189. Zabaism

Narrator: Chris Genthree
 •  3 min. read  •  grade level: 9
Listen from:
Deuteronomy 4:19. Lest thou lift up thine eyes unto heaven, and when thou seest the sun, and the moon, and the stars, even all the host of heaven, shouldest be driven to worship them, and serve them.
The worship of the heavenly bodies is the most ancient and widely spread form of idolatry, and frequent allusions are made to it in the Scriptures. Its chief promoters were called Sabians and sometimes Zabians; and the idolatry itself is known as Sabaism or Zabaism: probably from the Hebrew tsaba, a host. Thus in the name of the system the objects of worship are indicated: the “hosts of heaven.”
It is supposed that many of the precepts in the Mosaic law were directed against Zabaism in its various corrupt forms. The text is an illustration. Besides the direct reference to this superstition in this and in other passages, occasional allusion to it may be found elsewhere. The many texts in which the expression “the Lord of hosts” occurs, seem to be directly leveled at Zabaism; teaching that there is a being superior to the hosts the Zabians worshiped, and to all hosts, whether of heaven or earth. Thus we read in Genesis 2:1: “Thus the heavens and the earth were finished, and all the hosts of them,” and in Job 9:7-9, “Which commandeth the sun, and it riseth not; and sealeth up the stars; which alone spreadeth out the heavens, and treadeth upon the waves of the sea; which maketh Arcturus, Orion, and Pleiades, and the chambers of the south.” In these and similar passages God is declared to be the Creator of the heavenly bodies, and therefore far above them. There is also an allusion to Zabaism in Job 31:26-28: “If I beheld the sun when it shined, or the moon walking in brightness; and my heart hath been secretly enticed, or my mouth hath kissed my hand; this also were an iniquity to be punished by the judge: for I should have denied the God that is above.” Kissing the hand was a mark of respect to superiors, and was also an ancient idolatrous rite (1 Kings 19:18), may also refer to this custom, as well as to that of actually kissing the idol. An old writer, speaking of these two texts, says: “These places refer to the Gentiles’ mode of adoring the sun by lifting the right hand to their mouth; of which there is frequent mention among Pagan writers” (Gale's Court of the Gentiles, vol.1, book 2, chap. 8).

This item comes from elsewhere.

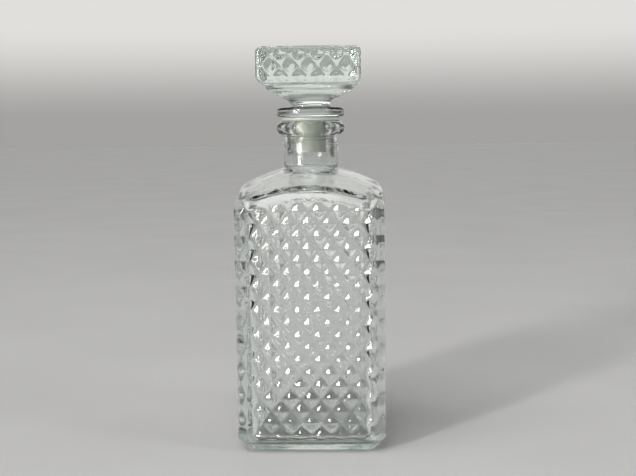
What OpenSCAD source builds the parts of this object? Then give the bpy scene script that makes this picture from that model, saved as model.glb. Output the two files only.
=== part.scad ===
// Square pressed-glass decanter: a hollow bottle, a solid glass stopper and the
// soft sleeve that seals one in the other. Millimetres, +Z up, front face towards -Y.
// The origin is the middle of the base, on the surface that it stands on.

/* [Body] */
// Width of the square body across its flat faces
body_w = 92; // [84:1:110]
// Radius of the body's four upright corners
body_corner_r = 8.3; // [6:0.1:12]
// Height and depth of the sloping heel
heel = 7.5; // [6:0.5:10]
// Height of the shoulder where it meets the neck
shoulder_z = 174; // [160:1:180]
// Slope of the shoulder beside the neck, in degrees
shoulder_slope = 17; // [12:1:20]
// Radius of the shoulder's dome
dome_r = 177; // [150:1:250]

/* [Neck] */
// Outer radius of the neck
neck_r = 17.2; // [16.5:0.1:17.8]
// Outer radius of the pouring lip
lip_r = 21.5; // [20:0.1:24]
// Height of the pouring lip
lip_h = 9.2; // [8:0.1:12]
// Height of the lip's flat rim above the base
rim_z = 203.2; // [200:0.1:225]
// Diameter of the bore through the neck
bore_d = 25; // [24:0.1:26]

/* [Cavity] */
// Thickness of the glass between a face and the cavity
wall = 5.2; // [4:0.1:7]
// Thickness of the glass base
floor_t = 6; // [5:0.5:20]
// Radius of the cavity's upright corners
cavity_corner_r = 13; // [12:0.5:22]

/* [Diamonds] */
// Diamonds across each face of the body
cells_across = 6; // [4:1:6]
// Half diamonds up each face of the body
half_rows = 19; // [9:2:19]
// Width of one diamond
cell_w = 12.25; // [10:0.05:12.5]
// Height of one half diamond
half_row_h = 7.7; // [6:0.1:7.7]
// Height of the pattern's lower edge
panel_z = 10.8; // [10.2:0.1:14]
// Depth of the grooves on the body
groove_depth = 1.9; // [0.8:0.1:2.4]

/* [Stopper] */
// Width of the stopper's square head
head_w = 64; // [60:1:70]
// Height of the stopper's square head
head_h = 23.4; // [20:0.1:28]
// Height from the collar to the head
stem_h = 13.5; // [12:0.1:18]
// Radius of the stem
stem_r = 12.7; // [11:0.1:14]
// Radius of the collar
collar_r = 21.3; // [19.5:0.1:23]
// Thickness of the collar
collar_h = 5.7; // [4:0.1:8]
// Diamonds across each face of the head
head_cells = 5; // [3:1:5]
// Width of one diamond on the head
head_cell_w = 11.6; // [10:0.1:11.6]
// Depth of the grooves on the head
head_groove_depth = 1; // [0.5:0.1:1.5]
// Diameter of the glass plug
plug_d = 16; // [14:0.1:17]

/* [Seal] */
// Outer diameter of the sleeve
sleeve_d = 19.2; // [18.8:0.1:20]
// Depth of the sleeve below the rim
sleeve_h = 19.6; // [16:0.1:24]
// Radius of the flange under the collar
flange_r = 18.4; // [15:0.1:19]
// Thickness of the flange
flange_h = 2.6; // [1.5:0.1:3]
// Number of sealing ribs
ribs = 3; // [1:1:3]
// Thickness of a rib
rib_h = 1.2; // [0.8:0.1:1.5]
// Distance from one rib to the next
rib_pitch = 3.9; // [3:0.1:4.5]

/* [Hidden] */

running_gap = 0.05; // radial clearance of the plug in the sleeve and of the ribs in the bore
arc_steps = 8; // straight steps in each rounded corner
round_steps = 96; // sides of each turned shape
overlap = 1; // how far a cutter runs past the face that it opens
half_w = body_w / 2;
corner_reach = half_w * sqrt(2) - body_corner_r * (sqrt(2) - 1); // from the axis to an upright corner
dome_x = neck_r - dome_r * sin(shoulder_slope); // the centre of the dome's arc
dome_z = shoulder_z - dome_r * cos(shoulder_slope);
dome_steps = 9;
edge_fall = 2.9; // the shoulder's broken edge starts this far under the dome
edge_lean = 31; // and leans in by this many degrees
body_top = shoulder_z + overlap; // above the whole dome
panel_clear = 5.5; // the diamonds end this far under the dome
neck_root_z = shoulder_z - 24; // the neck's solid starts here, inside the body
lip_round = 3.4;
lip_under = 2.2;
neck_fillet = 2.5;
neck_sink = 0.8; // the fillet starts this far under the shoulder, and the lip's underside rises by it

cavity_w = body_w - 2 * wall;
cavity_round = 6; // rounding between the cavity's floor and its walls
cavity_blank_r = 1; // rounding of the cavity's blank above the dome, which cuts it away
cavity_drop = 6; // the cavity's dome lies this far under the shoulder's
bore_low_z = shoulder_z - 20; // the bore's cutter starts here, inside the cavity

flange_z = rim_z;
collar_z = flange_z + flange_h;
stem_z = collar_z + collar_h;
head_z = stem_z + stem_h;
top_z = head_z + head_h;
head_corner_r = 4.2;
head_top_r = 3.2;
head_bottom_r = 5.8;
flare_r = 28.2; // radius of the flared underside where it meets the head
flare_h = 11.5;
collar_round = 1.6;
sleeve_z = rim_z - sleeve_h;
plug_short = 0.6; // the plug ends this far above the sleeve's end
rib_drop = 11.5; // the lowest rib starts this far under the rim

groove_flat = 0.8; // width left between grooves, on top of the diamonds
groove_proud = 0.5; // how far the groove cutters stand out of the face
middle_row = floor(half_rows / 2);
head_panel_inset = 2;

// The height of the shoulder's dome at a distance from the axis.
function dome_at(r) = dome_z + sqrt(pow(dome_r, 2) - pow(r - dome_x, 2));

// The stopper's flared underside, from part 0 at the stem to 1 at the head. It is upright at both ends.
function flare_at(part) =
    [stem_r + (flare_r - stem_r) * part * part * (3 - 2 * part), head_z - flare_h * (1 - part)];

// The corners of a rectangle about x = 0, from y = low to high, with rounded lower and upper corners.
function rounded(width, low, high, r_low, r_high) = concat(
    arc([width / 2 - r_low, low + r_low], r_low, -90),
    arc([width / 2 - r_high, high - r_high], r_high, 0),
    arc([r_high - width / 2, high - r_high], r_high, 90),
    arc([r_low - width / 2, low + r_low], r_low, 180)
);

// A quarter circle as points, going anticlockwise from an angle.
function arc(centre, r, start) =
    [for (i = [0 : arc_steps]) let (a = start + 90 * i / arc_steps) centre + r * [cos(a), sin(a)]];

// The body's profile in x and z: a sloping heel, an upright side and a broken upper edge, which is
// centred on the meeting of side and dome at the height edge_z.
function side_profile(reach, edge_z) = let (
    edge_start = edge_z - edge_fall,
    top_reach = reach - (body_top - edge_start) * tan(edge_lean)
) [
    [heel - reach, 0], [reach - heel, 0], [reach, heel], [reach, edge_start],
    [top_reach, body_top], [-top_reach, body_top], [-reach, edge_start], [-reach, heel]
];

// An upright square prism with rounded corners.
module square_prism(width, r, low, high) {
    translate([0, 0, low])
        linear_extrude(high - low) polygon(rounded(width, -width / 2, width / 2, r, r));
}

// A profile in x and z, drawn out along y and turned about the axis.
module drawn_out(points, length, turn) {
    rotate([0, 0, turn])
        rotate([90, 0, 0])
            linear_extrude(length, center = true) polygon(points);
}

// V grooves along both diagonals of one face, clipped to a panel. across counts whole cells, and the
// grooves cross at the height middle, where shift moves them sideways by part of a cell.
module lattice(across, width, depth, middle, shift, low, high) {
    lean = atan(width / (2 * half_row_h));
    half_top = (width * cos(lean) - groove_flat) / 2;
    spread = half_top * (1 + groove_proud / depth);
    length = 2 * (high - low) + across * width;
    turns = ceil(across / 2 + (high - low) / (4 * half_row_h));
    intersection() {
        translate([-across * width / 2, -groove_proud, low])
            cube([across * width, groove_proud + depth + overlap, high - low]);
        union()
            for (side = [-1, 1], m = [-turns : turns])
                translate([(m + shift) * width, 0, middle])
                    rotate([0, side * lean, 0])
                        linear_extrude(length, center = true)
                            polygon([[-spread, -groove_proud], [spread, -groove_proud], [0, depth]]);
    }
}

// Something made on the front face, repeated on all four.
module on_each_face(reach) {
    for (turn = [0 : 90 : 270])
        rotate([0, 0, turn]) translate([0, -reach, 0]) children();
}

// The solid under the shoulder's dome, lowered by drop.
module under_dome(reach, drop, low) {
    rotate_extrude($fn = round_steps)
        polygon(concat(
            [[0, low], [reach, low]],
            [for (i = [dome_steps : -1 : 0]) let (r = neck_r + (reach - neck_r) * i / dome_steps)
                [r, dome_at(r) - drop]],
            [[0, dome_at(neck_r) - drop]]
        ));
}

module body_outside() {
    intersection() {
        square_prism(body_w, body_corner_r, 0, body_top);
        under_dome(corner_reach + overlap, 0, -overlap);
        drawn_out(side_profile(half_w, dome_at(half_w)), 2 * body_w, 0);
        drawn_out(side_profile(half_w, dome_at(half_w)), 2 * body_w, 90);
        drawn_out(side_profile(corner_reach, dome_at(corner_reach)), 2 * body_w, 45);
        drawn_out(side_profile(corner_reach, dome_at(corner_reach)), 2 * body_w, 135);
    }
}

// The neck with its rounded lip, and a fillet where it leaves the shoulder.
module neck_outside() {
    lip_z = rim_z - lip_h;
    rotate_extrude($fn = round_steps)
        polygon(concat(
            [[0, neck_root_z], [neck_r + neck_fillet, neck_root_z]],
            [for (i = [0 : arc_steps]) let (a = 90 * i / arc_steps)
                [neck_r + neck_fillet * (1 - sin(a)), shoulder_z - neck_sink + neck_fillet * (1 - cos(a))]],
            [[neck_r, lip_z], [lip_r - lip_under, lip_z + neck_sink], [lip_r, lip_z + neck_sink + lip_under]],
            arc([lip_r - lip_round, rim_z - lip_round], lip_round, 0),
            [[0, rim_z]]
        ));
}

module cavity_side(turn) {
    drawn_out(rounded(cavity_w, floor_t, shoulder_z, cavity_round, cavity_blank_r), 2 * body_w, turn);
}

module cavity() {
    intersection() {
        square_prism(cavity_w, cavity_corner_r, floor_t, shoulder_z);
        cavity_side(0);
        cavity_side(90);
        under_dome(corner_reach, cavity_drop, 0);
    }
}

module decanter() {
    color([0.78, 0.85, 0.82, 0.6])
        difference() {
            union() {
                body_outside();
                neck_outside();
            }
            cavity();
            translate([0, 0, bore_low_z]) cylinder(d = bore_d, h = rim_z, $fn = round_steps);
            intersection() {
                on_each_face(half_w) translate([0, 0, panel_z])
                    lattice(cells_across, cell_w, groove_depth, middle_row * half_row_h,
                        (middle_row % 2) / 2, 0, half_rows * half_row_h);
                under_dome(corner_reach + overlap, panel_clear, -overlap);
            }
        }
}

module stopper_head() {
    difference() {
        intersection() {
            square_prism(head_w, head_corner_r, head_z, top_z);
            drawn_out(rounded(head_w, head_z, top_z, head_bottom_r, head_top_r), 2 * head_w, 0);
            drawn_out(rounded(head_w, head_z, top_z, head_bottom_r, head_top_r), 2 * head_w, 90);
        }
        on_each_face(head_w / 2) translate([0, 0, head_z + head_h / 2])
            lattice(head_cells, head_cell_w, head_groove_depth, 0, 0.5,
                head_panel_inset - head_h / 2, head_h / 2 - head_panel_inset);
    }
}

// The flared underside, the stem, the collar and the plug, turned about the axis.
module stopper_stem() {
    rotate_extrude($fn = round_steps)
        polygon(concat(
            [[0, collar_z], [collar_r - collar_round, collar_z], [collar_r, collar_z + collar_round]],
            [[collar_r, stem_z - collar_round], [collar_r - collar_round, stem_z], [stem_r, stem_z]],
            [for (i = [0 : arc_steps]) flare_at(i / arc_steps)],
            [[flare_r, head_z + overlap], [0, head_z + overlap]]
        ));
    translate([0, 0, sleeve_z + plug_short])
        cylinder(d = plug_d, h = collar_z + overlap - sleeve_z - plug_short, $fn = round_steps);
}

module stopper() {
    color([0.80, 0.87, 0.84, 0.6])
        union() {
            stopper_head();
            stopper_stem();
        }
}

module stopper_seal() {
    color([0.86, 0.93, 0.89, 0.9])
        difference() {
            union() {
                translate([0, 0, sleeve_z])
                    cylinder(d = sleeve_d, h = sleeve_h + overlap, $fn = round_steps);
                translate([0, 0, flange_z])
                    cylinder(r = flange_r, h = flange_h, $fn = round_steps);
                for (i = [0 : ribs - 1])
                    translate([0, 0, rim_z - rib_drop + i * rib_pitch])
                        cylinder(d = bore_d - 2 * running_gap, h = rib_h, $fn = round_steps);
            }
            translate([0, 0, sleeve_z - overlap])
                cylinder(d = plug_d + 2 * running_gap, h = sleeve_h + flange_h + 2 * overlap,
                    $fn = round_steps);
        }
}

decanter();
stopper();
stopper_seal();
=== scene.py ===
import math

import bpy
import numpy as np
from mathutils import Matrix, Vector


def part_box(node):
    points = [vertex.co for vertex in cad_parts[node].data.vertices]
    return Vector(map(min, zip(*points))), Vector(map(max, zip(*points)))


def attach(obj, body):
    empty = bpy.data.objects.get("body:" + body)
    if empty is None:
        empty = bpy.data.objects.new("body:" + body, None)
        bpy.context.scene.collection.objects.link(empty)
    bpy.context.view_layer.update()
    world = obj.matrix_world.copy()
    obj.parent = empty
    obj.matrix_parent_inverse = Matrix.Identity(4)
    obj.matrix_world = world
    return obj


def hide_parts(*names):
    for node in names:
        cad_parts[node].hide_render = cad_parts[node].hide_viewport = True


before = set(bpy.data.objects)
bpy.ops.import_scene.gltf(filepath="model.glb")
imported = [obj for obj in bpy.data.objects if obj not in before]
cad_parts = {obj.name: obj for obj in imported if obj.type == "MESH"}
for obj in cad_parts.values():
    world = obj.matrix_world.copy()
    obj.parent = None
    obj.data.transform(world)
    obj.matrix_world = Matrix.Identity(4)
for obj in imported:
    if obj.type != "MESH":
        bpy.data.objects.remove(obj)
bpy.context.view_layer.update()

# The looks of a square pressed-glass decanter. Its own lengths are in millimetres, in the CAD's frame,
# and become metres when a mesh is made. The floor, the lights and the cards are in metres.
MM = 0.001
_, bottle_high = (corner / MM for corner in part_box("decanter"))
stopper_low, stopper_high = (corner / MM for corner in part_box("stopper"))
seal_low, seal_high = (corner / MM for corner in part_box("stopper_seal"))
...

Mollerus quaintly suggests that as “men could not attain to kiss the sun and moon with their mouth, they extended their hand to those celestial bodies, and thence moving it back to their mouth, they kissed it in token of homage and worship.”
According to Maimonides the Zabians made images of the sun in gold and of the moon in silver. They built chapels and placed these images in them, believing that the power of the stars flowed into them. They offered to the sun at certain times “seven bats, seven mice, and seven reptiles, together with certain other matters.”
Zabaism is likewise referred to in Deuteronomy 17:3; 2 Kings 17:16; 21:3; 23:4-6; Jeremiah 8:2.